Tarief certificaat verplichte verzekering of andere financiële zekerheid voor zeeschepen

Van het moment wordt tevens gebruik gemaakt om, naast de aanpassing van de tarieven voor werkzaamheden uitgevoerd door Kiwa N.V., artikel 2.28. te wijzigen. Dit artikel betreft het tarief voor werkzaamheden verband houdende met het certificaat van verplichte verzekering of een bewijs van financiële zekerheid. Deze werkzaamheden worden uitgevoerd door de IVW.

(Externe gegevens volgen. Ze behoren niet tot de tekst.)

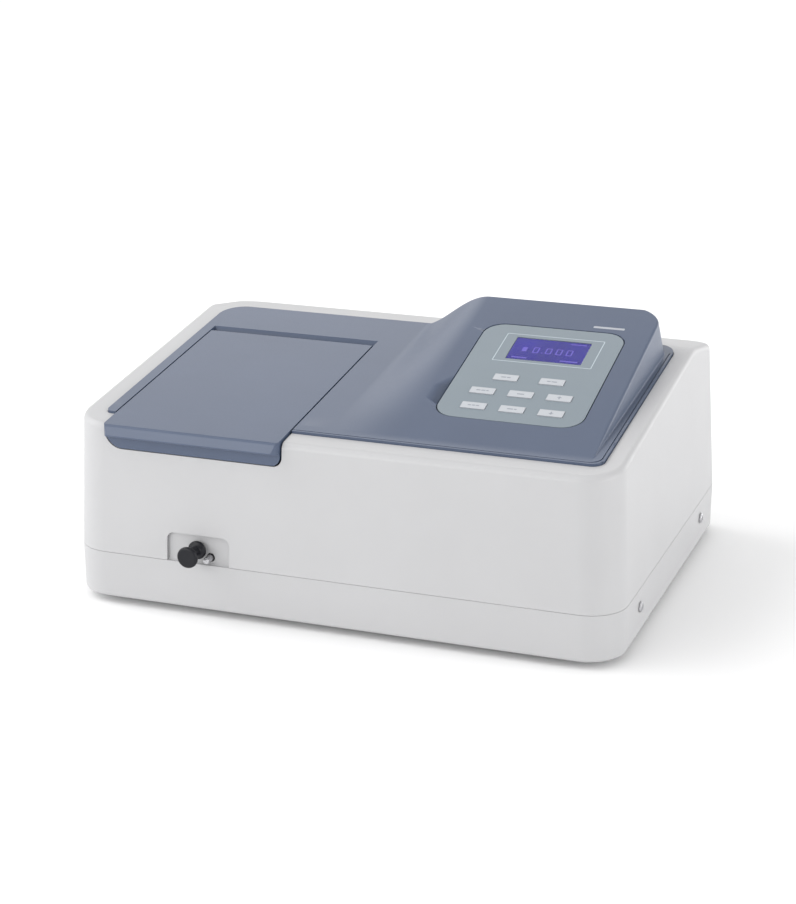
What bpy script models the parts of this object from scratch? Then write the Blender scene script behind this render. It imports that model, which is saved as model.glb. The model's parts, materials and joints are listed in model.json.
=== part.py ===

Met artikel I, onderdeel F, wordt het tarief verlaagd van € 212 naar € 123. Dit is mogelijk geworden doordat herinrichting van het proces geleid heeft tot een verlaging van de het aantal normuren dat nodig is voor de uitvoering van de desbetreffende werkzaamheden.

Vervolgens wordt met artikel I, onderdeel G, een nieuw product toegevoegd. Het betreft het certificaat van verplichte verzekering of ander bewijs van financiële zekerheid als bedoeld in artikel 647 van boek 8 van het Burgerlijk Wetboek, dat uitvoering geeft aan het op 23 maart 2001 te Londen tot stand gekomen Internationaal Verdrag inzake de wettelijke aansprakelijkheid voor schade door verontreiniging door bunkerolie, 2001 (Trb. 2005, 329) (hierna: het Bunkers Verdrag).

Artikel I, onderdeel G, treedt pas in werking op het moment dat het besluit dat de grondslag biedt voor het stellen van het tarief in werking treedt. De reden dat vooruit gelopen wordt met de vaststelling van het tarief is gelegen in de omstandigheid dat deze werkwijze bijdraagt aan een efficiënte en zo spoedig mogelijke inwerkingtreding van de tariefstelling. Spoed is vereist doordat het Bunkers Verdrag waaruit het tarief voortvloeit voor Nederland op 23 maart 2011 in werking is getreden. Te verwachten valt dat op korte termijn vraag naar certificaten zal ontstaan, en daarmee is het wenselijk om binnen een zo kort mogelijke termijn in deze vraag te kunnen voorzien.

Inwerkingtreding

Op grond van het kabinetsbeleid inzake vaste verandermomenten treden ministeriële regelingen in werking met ingang van 1 januari, 1 april, 1 juli of 1 oktober. Bekendmaking geschiedt uiterlijk twee maanden voor inwerkingtreding. Met deze wijzigingsregeling wordt voor wat betreft de onderdelen A, B, C, D, E, F en H van artikel I echter afgeweken van deze termijn van twee maanden. De reden is dat het doorschuiven van de inwerkingtreding naar het volgende vaste verandermoment (1 oktober 2011) zal leiden tot grote nadelige financiële gevolgen voor Kiwa N.V., aangezien in beginsel geen compensatie ontvangen wordt voor werkzaamheden waarvoor nog geen kostendekkend tarief gesteld is.

Ook bij artikel I, onderdeel G, wordt afgeweken van het kabinetsbeleid inzake vaste verandermomenten. Dit is ingegeven door de omstandigheid dat deze wijziging voortvloeit uit een traject waarmee internationale regelgeving wordt geïmplementeerd. De wenselijkheid om dit onderdeel op een zo spoedig mogelijk tijdstip in werking te laten treden is eerder al besproken.

De Minister van Infrastructuur en Milieu,

M.H. Schultz van Haegen-Maas Geesteranus.